= INSTRUCTIONS TO FOLLOW =
Can the data below be set down again exactly, line for line?

#### DATASET RECORDS ####

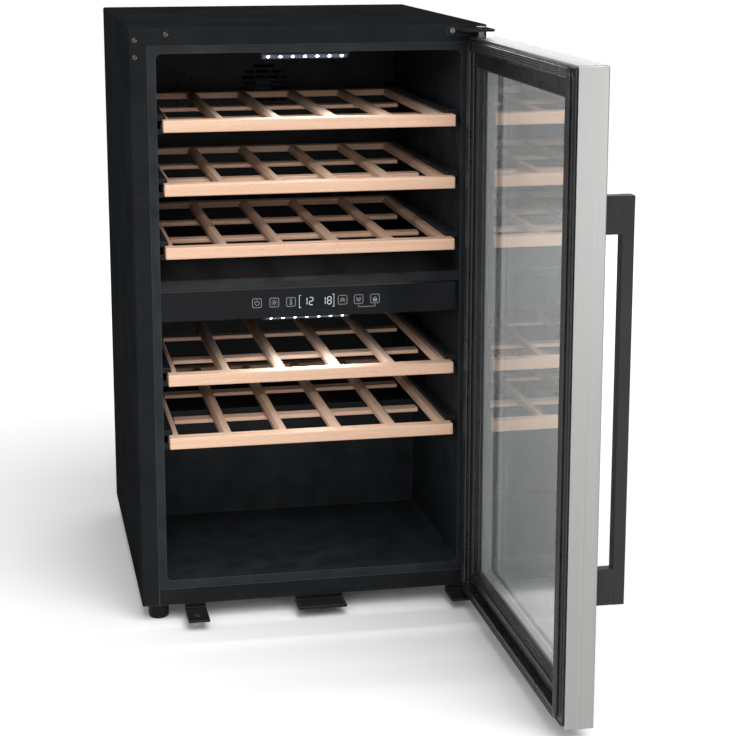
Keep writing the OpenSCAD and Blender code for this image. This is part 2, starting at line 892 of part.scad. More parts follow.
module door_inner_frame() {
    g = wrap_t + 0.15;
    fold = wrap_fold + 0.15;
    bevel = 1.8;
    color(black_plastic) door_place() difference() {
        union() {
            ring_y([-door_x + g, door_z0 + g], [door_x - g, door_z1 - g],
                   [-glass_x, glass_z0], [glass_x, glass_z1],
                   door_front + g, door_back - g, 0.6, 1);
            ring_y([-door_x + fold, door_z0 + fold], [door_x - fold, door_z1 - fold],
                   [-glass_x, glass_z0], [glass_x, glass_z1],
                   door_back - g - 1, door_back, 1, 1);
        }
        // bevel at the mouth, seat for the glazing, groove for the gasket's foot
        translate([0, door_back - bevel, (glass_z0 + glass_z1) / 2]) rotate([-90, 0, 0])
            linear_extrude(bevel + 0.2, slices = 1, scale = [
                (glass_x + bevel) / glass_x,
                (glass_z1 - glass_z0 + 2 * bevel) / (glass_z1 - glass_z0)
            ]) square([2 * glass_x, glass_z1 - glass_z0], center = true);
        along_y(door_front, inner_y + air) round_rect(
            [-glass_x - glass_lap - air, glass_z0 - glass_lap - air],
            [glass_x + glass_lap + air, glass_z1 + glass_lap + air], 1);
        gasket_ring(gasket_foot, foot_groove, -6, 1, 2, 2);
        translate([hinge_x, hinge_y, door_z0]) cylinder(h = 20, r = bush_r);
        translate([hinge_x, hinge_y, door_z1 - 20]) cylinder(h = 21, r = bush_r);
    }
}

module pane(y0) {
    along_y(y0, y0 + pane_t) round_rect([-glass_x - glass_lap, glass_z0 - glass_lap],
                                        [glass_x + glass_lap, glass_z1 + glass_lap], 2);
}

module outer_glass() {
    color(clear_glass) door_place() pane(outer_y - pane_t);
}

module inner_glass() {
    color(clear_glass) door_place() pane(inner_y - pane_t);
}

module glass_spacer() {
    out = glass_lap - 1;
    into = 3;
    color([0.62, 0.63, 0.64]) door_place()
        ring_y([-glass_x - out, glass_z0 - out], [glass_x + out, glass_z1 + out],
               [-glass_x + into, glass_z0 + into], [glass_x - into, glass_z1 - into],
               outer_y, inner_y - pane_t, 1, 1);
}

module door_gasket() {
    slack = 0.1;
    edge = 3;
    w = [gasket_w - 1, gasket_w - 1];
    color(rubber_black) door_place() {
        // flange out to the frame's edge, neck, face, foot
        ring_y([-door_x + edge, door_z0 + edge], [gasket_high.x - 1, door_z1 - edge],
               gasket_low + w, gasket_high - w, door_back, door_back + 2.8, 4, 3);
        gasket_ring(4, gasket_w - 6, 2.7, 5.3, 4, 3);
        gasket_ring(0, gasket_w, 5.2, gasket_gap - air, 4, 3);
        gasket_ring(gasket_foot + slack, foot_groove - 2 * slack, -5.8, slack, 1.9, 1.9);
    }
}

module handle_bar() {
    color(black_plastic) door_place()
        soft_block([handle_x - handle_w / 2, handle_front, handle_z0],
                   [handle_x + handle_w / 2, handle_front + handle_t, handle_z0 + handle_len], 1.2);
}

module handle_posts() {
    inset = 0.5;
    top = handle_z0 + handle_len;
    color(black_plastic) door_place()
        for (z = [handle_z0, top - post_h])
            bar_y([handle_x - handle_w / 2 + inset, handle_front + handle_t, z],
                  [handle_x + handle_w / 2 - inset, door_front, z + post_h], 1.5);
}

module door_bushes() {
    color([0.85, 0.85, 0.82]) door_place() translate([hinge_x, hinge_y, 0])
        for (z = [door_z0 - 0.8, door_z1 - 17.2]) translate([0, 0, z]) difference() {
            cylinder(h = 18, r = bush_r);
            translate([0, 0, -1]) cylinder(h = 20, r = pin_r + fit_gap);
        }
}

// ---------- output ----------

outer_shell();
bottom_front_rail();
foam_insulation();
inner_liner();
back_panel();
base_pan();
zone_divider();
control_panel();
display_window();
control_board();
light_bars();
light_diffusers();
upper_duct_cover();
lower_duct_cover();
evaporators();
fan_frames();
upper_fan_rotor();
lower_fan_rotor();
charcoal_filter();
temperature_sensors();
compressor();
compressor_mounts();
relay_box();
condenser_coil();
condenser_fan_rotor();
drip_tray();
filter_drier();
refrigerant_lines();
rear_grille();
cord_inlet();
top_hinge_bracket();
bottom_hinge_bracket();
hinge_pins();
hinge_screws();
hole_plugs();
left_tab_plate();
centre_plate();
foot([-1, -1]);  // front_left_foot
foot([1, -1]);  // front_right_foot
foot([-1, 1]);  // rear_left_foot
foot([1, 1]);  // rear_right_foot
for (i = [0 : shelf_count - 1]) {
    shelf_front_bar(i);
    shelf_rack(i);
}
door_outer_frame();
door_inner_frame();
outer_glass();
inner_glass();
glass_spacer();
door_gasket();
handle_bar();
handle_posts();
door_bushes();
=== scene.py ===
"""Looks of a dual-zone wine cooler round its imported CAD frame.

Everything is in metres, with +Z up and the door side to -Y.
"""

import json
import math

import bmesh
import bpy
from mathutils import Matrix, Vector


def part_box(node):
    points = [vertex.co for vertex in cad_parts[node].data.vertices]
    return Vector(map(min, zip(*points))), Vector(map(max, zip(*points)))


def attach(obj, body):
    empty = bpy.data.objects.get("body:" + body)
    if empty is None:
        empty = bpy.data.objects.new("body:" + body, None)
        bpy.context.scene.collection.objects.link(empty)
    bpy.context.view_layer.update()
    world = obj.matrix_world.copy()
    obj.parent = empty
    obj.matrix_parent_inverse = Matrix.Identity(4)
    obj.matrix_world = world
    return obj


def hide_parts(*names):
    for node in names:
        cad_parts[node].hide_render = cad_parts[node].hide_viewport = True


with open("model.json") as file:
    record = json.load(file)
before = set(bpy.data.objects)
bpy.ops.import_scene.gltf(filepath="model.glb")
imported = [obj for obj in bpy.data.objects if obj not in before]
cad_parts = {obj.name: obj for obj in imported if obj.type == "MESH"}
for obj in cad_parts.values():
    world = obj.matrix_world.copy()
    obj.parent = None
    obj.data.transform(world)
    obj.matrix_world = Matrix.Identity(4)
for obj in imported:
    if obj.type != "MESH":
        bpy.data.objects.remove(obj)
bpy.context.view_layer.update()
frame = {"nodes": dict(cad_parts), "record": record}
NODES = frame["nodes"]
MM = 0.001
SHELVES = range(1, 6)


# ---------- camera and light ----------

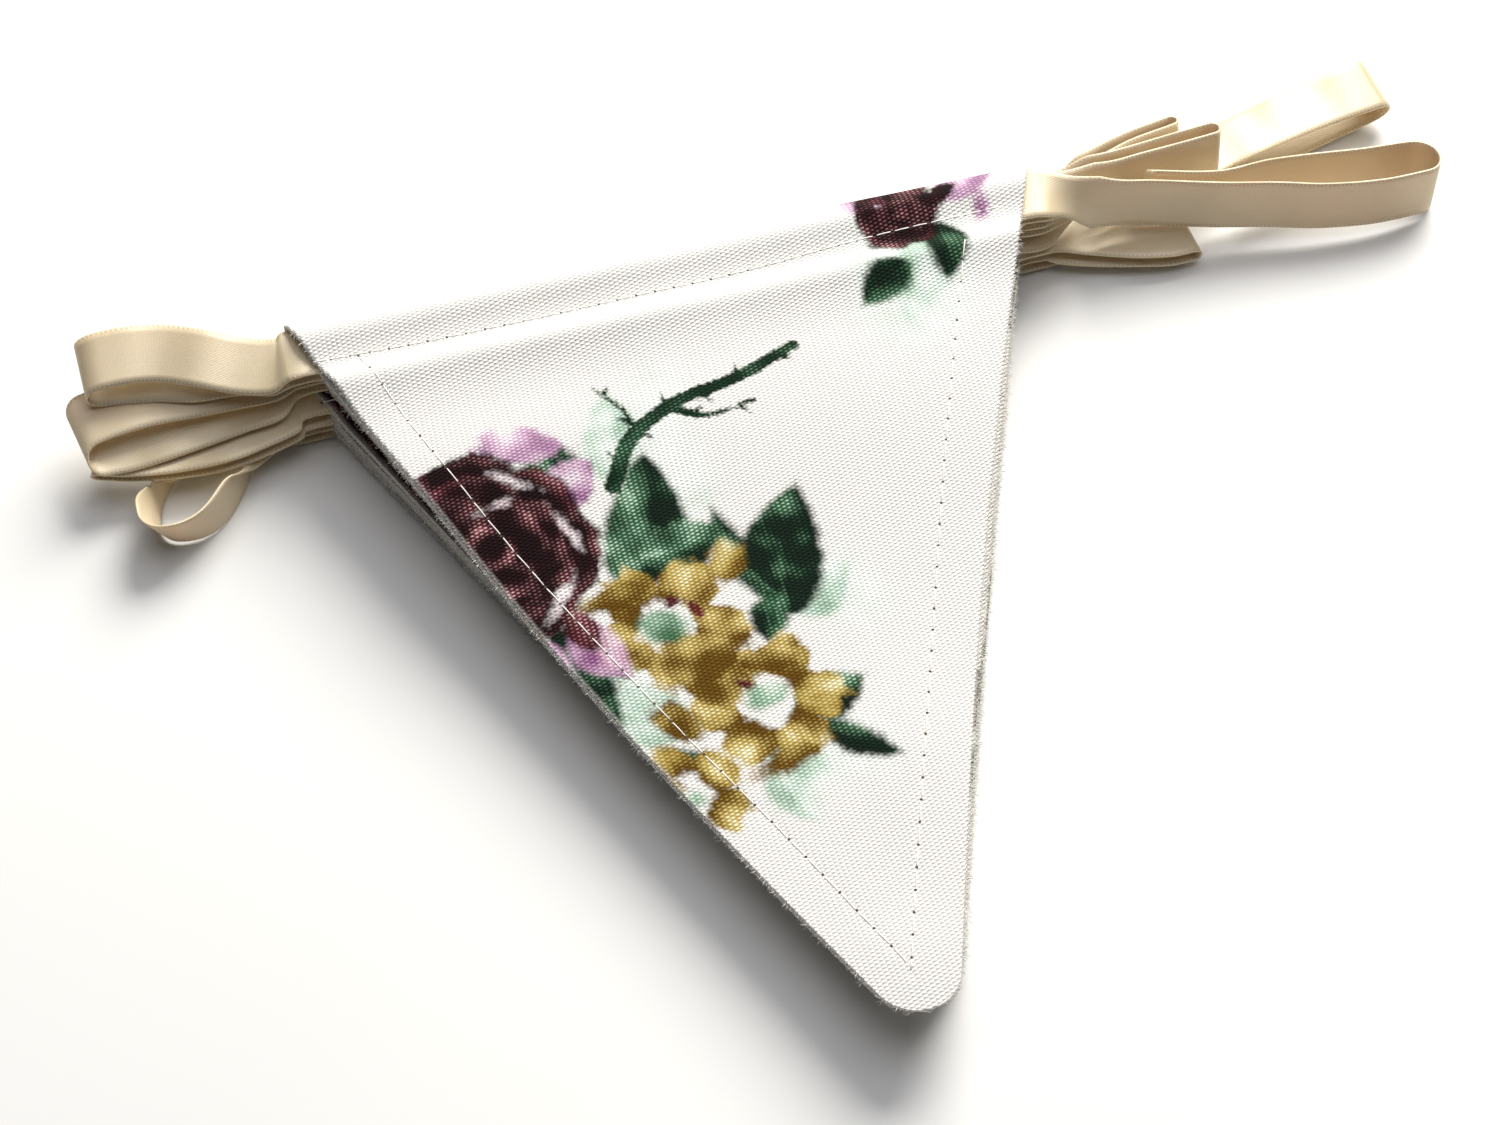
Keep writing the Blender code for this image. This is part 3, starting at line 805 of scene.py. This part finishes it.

####

= RESULT FOR THIS TASK =
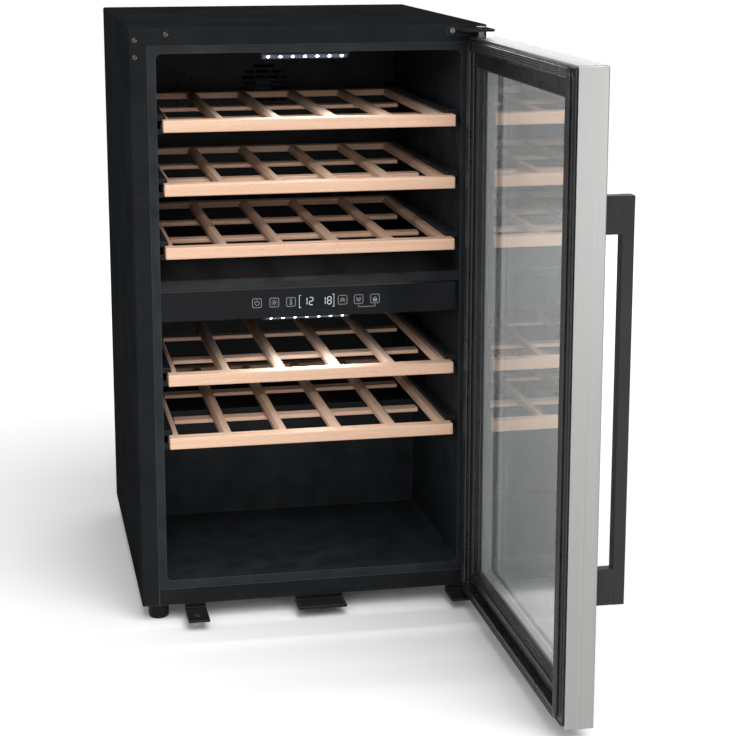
Keep writing the OpenSCAD and Blender code for this image. This is part 2, starting at line 892 of part.scad. More parts follow.
module door_inner_frame() {
    g = wrap_t + 0.15;
    fold = wrap_fold + 0.15;
    bevel = 1.8;
    color(black_plastic) door_place() difference() {
        union() {
            ring_y([-door_x + g, door_z0 + g], [door_x - g, door_z1 - g],
                   [-glass_x, glass_z0], [glass_x, glass_z1],
                   door_front + g, door_back - g, 0.6, 1);
            ring_y([-door_x + fold, door_z0 + fold], [door_x - fold, door_z1 - fold],
                   [-glass_x, glass_z0], [glass_x, glass_z1],
                   door_back - g - 1, door_back, 1, 1);
        }
        // bevel at the mouth, seat for the glazing, groove for the gasket's foot
        translate([0, door_back - bevel, (glass_z0 + glass_z1) / 2]) rotate([-90, 0, 0])
            linear_extrude(bevel + 0.2, slices = 1, scale = [
                (glass_x + bevel) / glass_x,
                (glass_z1 - glass_z0 + 2 * bevel) / (glass_z1 - glass_z0)
            ]) square([2 * glass_x, glass_z1 - glass_z0], center = true);
        along_y(door_front, inner_y + air) round_rect(
            [-glass_x - glass_lap - air, glass_z0 - glass_lap - air],
            [glass_x + glass_lap + air, glass_z1 + glass_lap + air], 1);
        gasket_ring(gasket_foot, foot_groove, -6, 1, 2, 2);
        translate([hinge_x, hinge_y, door_z0]) cylinder(h = 20, r = bush_r);
        translate([hinge_x, hinge_y, door_z1 - 20]) cylinder(h = 21, r = bush_r);
    }
}

module pane(y0) {
    along_y(y0, y0 + pane_t) round_rect([-glass_x - glass_lap, glass_z0 - glass_lap],
                                        [glass_x + glass_lap, glass_z1 + glass_lap], 2);
}

module outer_glass() {
    color(clear_glass) door_place() pane(outer_y - pane_t);
}

module inner_glass() {
    color(clear_glass) door_place() pane(inner_y - pane_t);
}

module glass_spacer() {
    out = glass_lap - 1;
    into = 3;
    color([0.62, 0.63, 0.64]) door_place()
        ring_y([-glass_x - out, glass_z0 - out], [glass_x + out, glass_z1 + out],
               [-glass_x + into, glass_z0 + into], [glass_x - into, glass_z1 - into],
               outer_y, inner_y - pane_t, 1, 1);
}

module door_gasket() {
    slack = 0.1;
    edge = 3;
    w = [gasket_w - 1, gasket_w - 1];
    color(rubber_black) door_place() {
        // flange out to the frame's edge, neck, face, foot
        ring_y([-door_x + edge, door_z0 + edge], [gasket_high.x - 1, door_z1 - edge],
               gasket_low + w, gasket_high - w, door_back, door_back + 2.8, 4, 3);
        gasket_ring(4, gasket_w - 6, 2.7, 5.3, 4, 3);
        gasket_ring(0, gasket_w, 5.2, gasket_gap - air, 4, 3);
        gasket_ring(gasket_foot + slack, foot_groove - 2 * slack, -5.8, slack, 1.9, 1.9);
    }
}

module handle_bar() {
    color(black_plastic) door_place()
        soft_block([handle_x - handle_w / 2, handle_front, handle_z0],
                   [handle_x + handle_w / 2, handle_front + handle_t, handle_z0 + handle_len], 1.2);
}

module handle_posts() {
    inset = 0.5;
    top = handle_z0 + handle_len;
    color(black_plastic) door_place()
        for (z = [handle_z0, top - post_h])
            bar_y([handle_x - handle_w / 2 + inset, handle_front + handle_t, z],
                  [handle_x + handle_w / 2 - inset, door_front, z + post_h], 1.5);
}

module door_bushes() {
    color([0.85, 0.85, 0.82]) door_place() translate([hinge_x, hinge_y, 0])
        for (z = [door_z0 - 0.8, door_z1 - 17.2]) translate([0, 0, z]) difference() {
            cylinder(h = 18, r = bush_r);
            translate([0, 0, -1]) cylinder(h = 20, r = pin_r + fit_gap);
        }
}

// ---------- output ----------

outer_shell();
bottom_front_rail();
foam_insulation();
inner_liner();
back_panel();
base_pan();
zone_divider();
control_panel();
display_window();
control_board();
light_bars();
light_diffusers();
upper_duct_cover();
lower_duct_cover();
evaporators();
fan_frames();
upper_fan_rotor();
lower_fan_rotor();
charcoal_filter();
temperature_sensors();
compressor();
compressor_mounts();
relay_box();
condenser_coil();
condenser_fan_rotor();
drip_tray();
filter_drier();
refrigerant_lines();
rear_grille();
cord_inlet();
top_hinge_bracket();
bottom_hinge_bracket();
hinge_pins();
hinge_screws();
hole_plugs();
left_tab_plate();
centre_plate();
foot([-1, -1]);  // front_left_foot
foot([1, -1]);  // front_right_foot
foot([-1, 1]);  // rear_left_foot
foot([1, 1]);  // rear_right_foot
for (i = [0 : shelf_count - 1]) {
    shelf_front_bar(i);
    shelf_rack(i);
}
door_outer_frame();
door_inner_frame();
outer_glass();
inner_glass();
glass_spacer();
door_gasket();
handle_bar();
handle_posts();
door_bushes();
=== scene.py ===
"""Looks of a dual-zone wine cooler round its imported CAD frame.

Everything is in metres, with +Z up and the door side to -Y.
"""

import json
import math

import bmesh
import bpy
from mathutils import Matrix, Vector


def part_box(node):
    points = [vertex.co for vertex in cad_parts[node].data.vertices]
    return Vector(map(min, zip(*points))), Vector(map(max, zip(*points)))


def attach(obj, body):
    empty = bpy.data.objects.get("body:" + body)
    if empty is None:
        empty = bpy.data.objects.new("body:" + body, None)
        bpy.context.scene.collection.objects.link(empty)
    bpy.context.view_layer.update()
    world = obj.matrix_world.copy()
    obj.parent = empty
    obj.matrix_parent_inverse = Matrix.Identity(4)
    obj.matrix_world = world
    return obj


def hide_parts(*names):
    for node in names:
        cad_parts[node].hide_render = cad_parts[node].hide_viewport = True


with open("model.json") as file:
    record = json.load(file)
before = set(bpy.data.objects)
bpy.ops.import_scene.gltf(filepath="model.glb")
imported = [obj for obj in bpy.data.objects if obj not in before]
cad_parts = {obj.name: obj for obj in imported if obj.type == "MESH"}
for obj in cad_parts.values():
    world = obj.matrix_world.copy()
    obj.parent = None
    obj.data.transform(world)
    obj.matrix_world = Matrix.Identity(4)
for obj in imported:
    if obj.type != "MESH":
        bpy.data.objects.remove(obj)
bpy.context.view_layer.update()
frame = {"nodes": dict(cad_parts), "record": record}
NODES = frame["nodes"]
MM = 0.001
SHELVES = range(1, 6)


# ---------- camera and light ----------

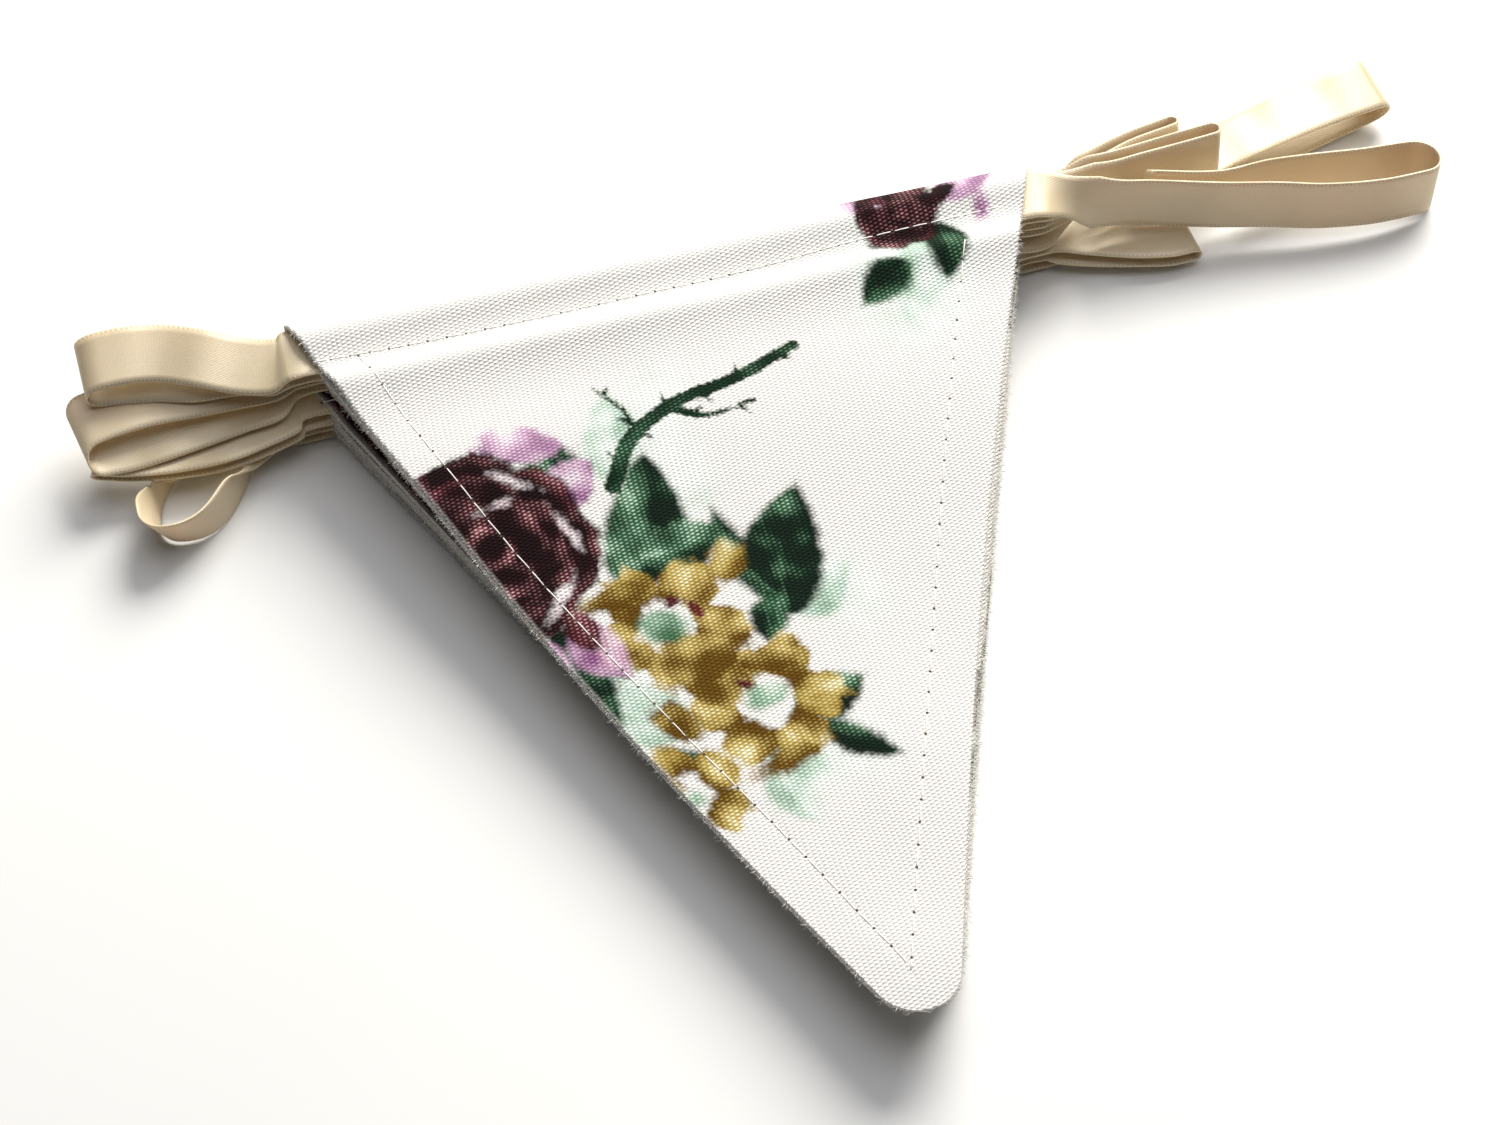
Keep writing the Blender code for this image. This is part 3, starting at line 805 of scene.py. This part finishes it.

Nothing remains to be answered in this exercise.